I did an interview yesterday for the podcast Weird Work. Host Sam Balter and I covered a lot of ground about me, NeedAMom, general thoughts on parenting, strange requests and more. (I’ll post a link when it’s live) but toward the end, he wanted to ask my advice on something.
“Should my wife and I get a dog?”
People who know me know that I am unabashedly pro-dog. Starting in 1974 with my first NYC dog Grover (who came from the NYC ASPCA and went on to a starring role in the Broadway production of OH, CALCUTTA) and since then four shar pei (Santa Fe, Wilson and currently Keaton and Addison) plus one adorable lab/beagle mix Licorice who, at the time of her death, had single pawedly brought home about 120 tennis balls, dogs have been part of my daily life and informed every thing I do.
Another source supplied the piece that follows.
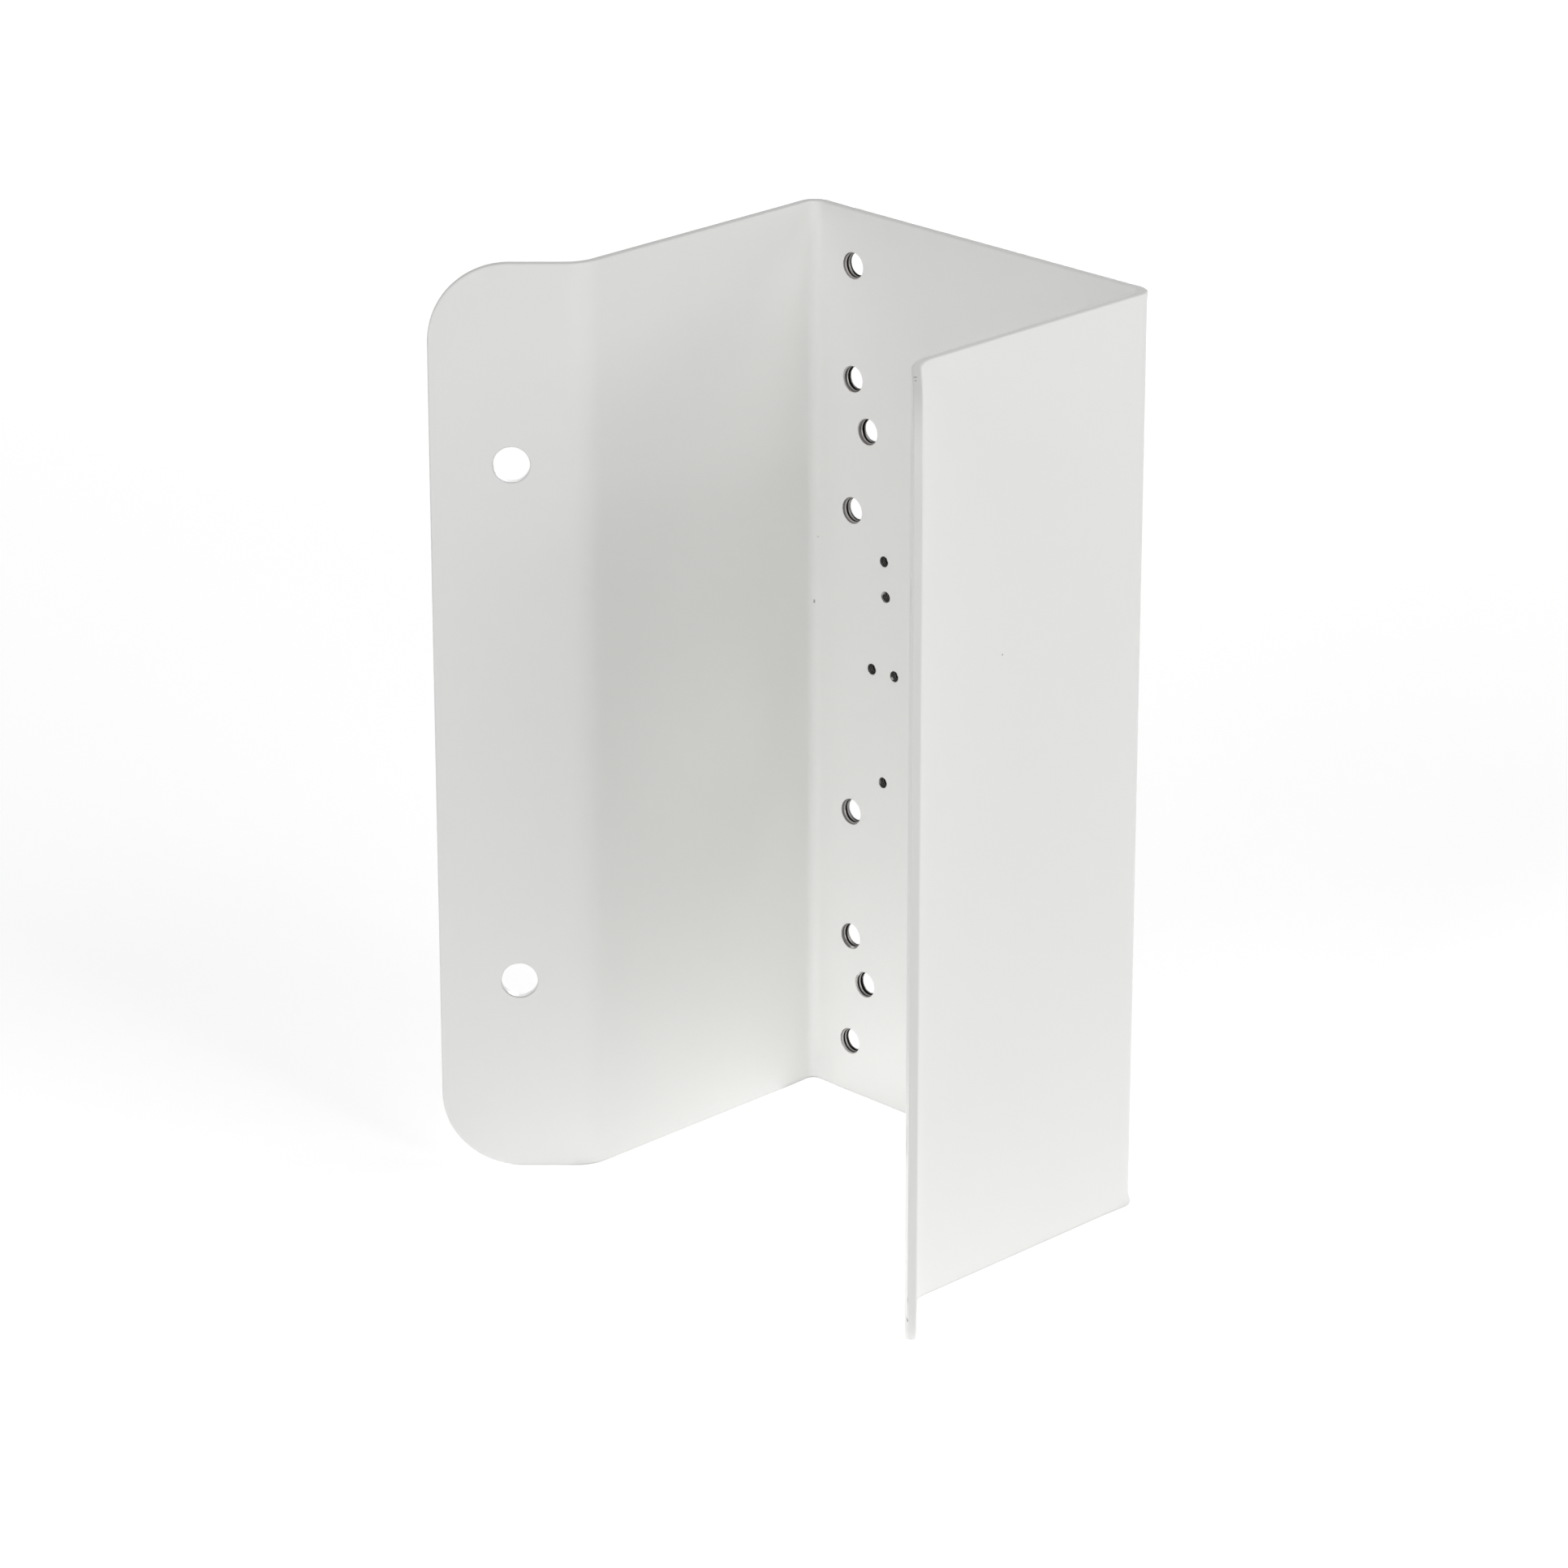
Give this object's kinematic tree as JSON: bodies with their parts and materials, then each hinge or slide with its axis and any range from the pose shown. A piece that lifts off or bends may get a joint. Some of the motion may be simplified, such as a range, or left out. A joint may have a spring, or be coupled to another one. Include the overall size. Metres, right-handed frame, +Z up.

I have suggested that some clients get a dog. I believe that if you own a dog and take the responsibility seriously, life will not just be about you anymore. It lessens self-involvement and navel-gazing offering a wider perspective and new experiences.
Sad? Lonely? Depressed?
A dog can help with these things. All dogs make their owners laugh and smile. Dogs are known as companion animals. They want to be with you. You have to go out at least two or three times a day (don’t give me that wee-wee pad crap). No matter the weather. You have to take a walk and engage with the world. Quit binge-watching “Jessica Jones” for at least a half hour. And, guess what, you’ll meet and talk with other people especially other dog owners if you live near a park or dog run. Every dog owner I’ve ever met wants to talk about his/her dog(s). Friendships and social engagement often ensue.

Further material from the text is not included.